Give the data below again, word for word.
==================================================
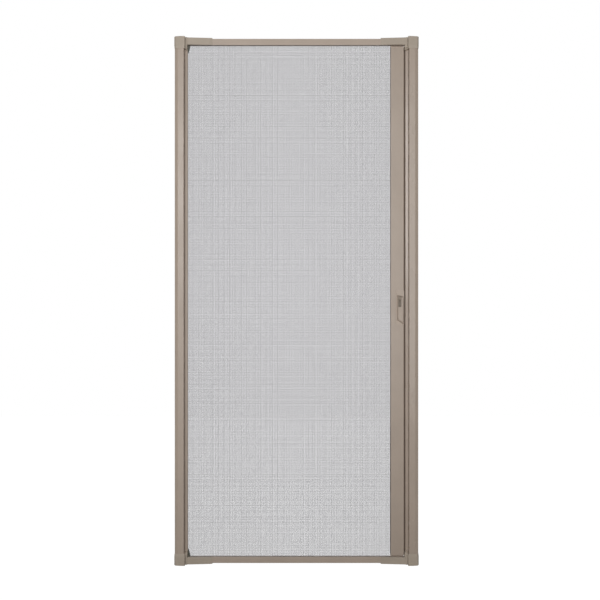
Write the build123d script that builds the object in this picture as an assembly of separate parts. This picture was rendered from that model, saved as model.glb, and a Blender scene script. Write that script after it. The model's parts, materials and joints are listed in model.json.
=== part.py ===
from build123d import *
import os

# A retractable screen door: a roller housing and a latch jamb, joined by two tracks and four
# moulded corner caps, with a slide bar that draws the insect screen out of the housing.
# X runs across the door with the housing at -X, Z is up, and the front faces -Y.
# The flat back of every profile lies in the plane Y = 0, against the wall.
# Heights are measured from the bottom of the caps; export() moves them to the origin.

# Overall sizes, to the outer faces of the corner caps
door_width = 950.0
door_height = 2055.0

# The origin is in the middle of the bottom track's back face
origin_height = 16.0

# Side profiles, the same section on both sides: a box and a set-back strip beside it
box_width = 36.0
box_depth = 48.0
box_facet_width = 12.5
box_facet_depth = 4.5
box_outer_corner = 2.5
box_inner_corner = 2.0
strip_width = 11.3
strip_depth = 22.5
strip_rise = 3.5
strip_corner = 1.2
seam_width = 1.4
seam_depth = 2.2
profile_wall = 1.4
rail_wall = 1.6
rail_lip = 11.0
rail_lip_wall = 1.4
rail_set_in = 3.0
snap_gap = 0.2
snap_bead = 0.8
snap_bead_height = 1.2
slot_width = 4.0

# Wall screws through the back rails
screw_radius = 2.25
screw_rows_outer = 1815.0
screw_rows_inner = 615.0

# Tracks
track_height = 25.0
track_depth = 28.5
track_wall = 1.5
track_to_cap = 3.5
track_corner = 1.5
track_back_rise = 6.0
rib_wall = 1.2
rib_to_guide = 1.0

# Pile seals
pile_width = 5.0
pile_gap = 0.4
track_pile_rise = 2.6
tongue_gap = 0.5

# Corner caps
cap_wall = 1.8
cap_inner_wall = 4.0
cap_inner_corner = 2.0
cap_outer_corner = 9.0
cap_top = 4.5
cap_gap = 0.2
cap_leg_height = 47.0
cap_strip_height = 49.0
cap_strip_slant = 6.5
cap_arm_length = 146.0
cap_arm_wall = 2.2
cap_arm_spread = 6.0
cap_flank_spread = 2.5
cap_flank_edge = 1.2
cap_leg_end_depth = 29.0
cap_arm_corner = 2.0
cap_arm_turn = 9.0
cap_arm_turn_depth = 1.8
cap_arm_root_set_in = 0.3
cap_arm_end_set_in = 0.8
cap_crown_radius = 400.0
cap_edge = 0.8
cap_rim = 1.2
cap_rim_height = 11.0
spigot_wall = 1.6
spigot_length = 12.0
spigot_gap = 0.3
keeper_width = 5.0
keeper_length = 21.5
keeper_depth = 14.0
keeper_taper = 0.8
keeper_end = 4.0

# Insect screen and its roller
mesh_plane = 14.0
mesh_thickness = 0.6
mesh_in_track = 9.5
mesh_in_bar = 1.2
roller_radius = 10.0
roller_wall = 1.0
roller_wraps = 0.8
roller_gap = 0.1
roller_to_cap = 28.0
pin_radius = 4.0
pin_length = 30.0
pin_gap = 0.3
plug_flange = 6.0
plug_spigot = 18.0
plug_end_gap = 3.0
plug_sides = 8

# Slide bar
bar_width = 51.9
bar_depth = 27.0
bar_back = 3.0
bar_wall = 1.4
bar_corner = 3.0
bar_to_strip = 6.2
bar_to_arm = 9.4
bar_groove = 1.2
bar_groove_depth = 0.6
bar_groove_places = (19.0, 38.5)
screw_port_radius = 1.9
screw_port_wall = 1.3
screw_port_mouth = 2.0
mesh_slot = 3.4
spline_radius = 2.6
spline_gap = 0.4
spline_slit = 0.1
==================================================
## Solution below
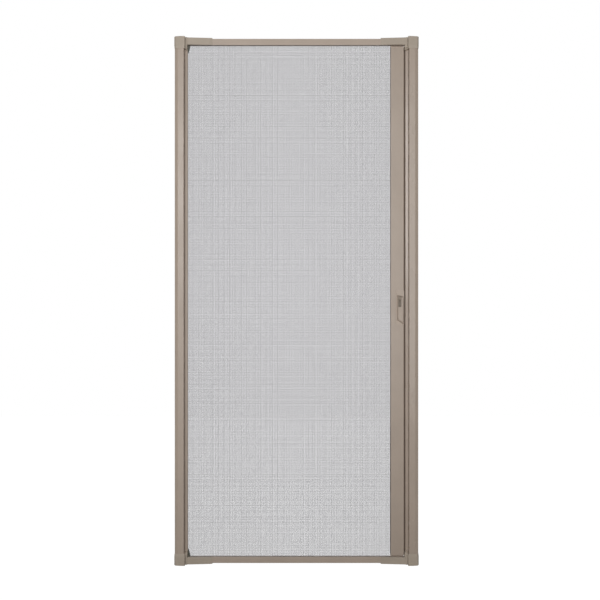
Write the build123d script that builds the object in this picture as an assembly of separate parts. This picture was rendered from that model, saved as model.glb, and a Blender scene script. Write that script after it. The model's parts, materials and joints are listed in model.json.
=== part.py ===
from build123d import *
import os

# A retractable screen door: a roller housing and a latch jamb, joined by two tracks and four
# moulded corner caps, with a slide bar that draws the insect screen out of the housing.
# X runs across the door with the housing at -X, Z is up, and the front faces -Y.
# The flat back of every profile lies in the plane Y = 0, against the wall.
# Heights are measured from the bottom of the caps; export() moves them to the origin.

# Overall sizes, to the outer faces of the corner caps
door_width = 950.0
door_height = 2055.0

# The origin is in the middle of the bottom track's back face
origin_height = 16.0

# Side profiles, the same section on both sides: a box and a set-back strip beside it
box_width = 36.0
box_depth = 48.0
box_facet_width = 12.5
box_facet_depth = 4.5
box_outer_corner = 2.5
box_inner_corner = 2.0
strip_width = 11.3
strip_depth = 22.5
strip_rise = 3.5
strip_corner = 1.2
seam_width = 1.4
seam_depth = 2.2
profile_wall = 1.4
rail_wall = 1.6
rail_lip = 11.0
rail_lip_wall = 1.4
rail_set_in = 3.0
snap_gap = 0.2
snap_bead = 0.8
snap_bead_height = 1.2
slot_width = 4.0

# Wall screws through the back rails
screw_radius = 2.25
screw_rows_outer = 1815.0
screw_rows_inner = 615.0

# Tracks
track_height = 25.0
track_depth = 28.5
track_wall = 1.5
track_to_cap = 3.5
track_corner = 1.5
track_back_rise = 6.0
rib_wall = 1.2
rib_to_guide = 1.0

# Pile seals
pile_width = 5.0
pile_gap = 0.4
track_pile_rise = 2.6
tongue_gap = 0.5

# Corner caps
cap_wall = 1.8
cap_inner_wall = 4.0
cap_inner_corner = 2.0
cap_outer_corner = 9.0
cap_top = 4.5
cap_gap = 0.2
cap_leg_height = 47.0
cap_strip_height = 49.0
cap_strip_slant = 6.5
cap_arm_length = 146.0
cap_arm_wall = 2.2
cap_arm_spread = 6.0
cap_flank_spread = 2.5
cap_flank_edge = 1.2
cap_leg_end_depth = 29.0
cap_arm_corner = 2.0
cap_arm_turn = 9.0
cap_arm_turn_depth = 1.8
cap_arm_root_set_in = 0.3
cap_arm_end_set_in = 0.8
cap_crown_radius = 400.0
cap_edge = 0.8
cap_rim = 1.2
cap_rim_height = 11.0
spigot_wall = 1.6
spigot_length = 12.0
spigot_gap = 0.3
keeper_width = 5.0
keeper_length = 21.5
keeper_depth = 14.0
keeper_taper = 0.8
keeper_end = 4.0

# Insect screen and its roller
mesh_plane = 14.0
mesh_thickness = 0.6
mesh_in_track = 9.5
mesh_in_bar = 1.2
roller_radius = 10.0
roller_wall = 1.0
roller_wraps = 0.8
roller_gap = 0.1
roller_to_cap = 28.0
pin_radius = 4.0
pin_length = 30.0
pin_gap = 0.3
plug_flange = 6.0
plug_spigot = 18.0
plug_end_gap = 3.0
plug_sides = 8

# Slide bar
bar_width = 51.9
bar_depth = 27.0
bar_back = 3.0
bar_wall = 1.4
bar_corner = 3.0
bar_to_strip = 6.2
bar_to_arm = 9.4
bar_groove = 1.2
bar_groove_depth = 0.6
bar_groove_places = (19.0, 38.5)
screw_port_radius = 1.9
screw_port_wall = 1.3
screw_port_mouth = 2.0
mesh_slot = 3.4
spline_radius = 2.6
spline_gap = 0.4
spline_slit = 0.1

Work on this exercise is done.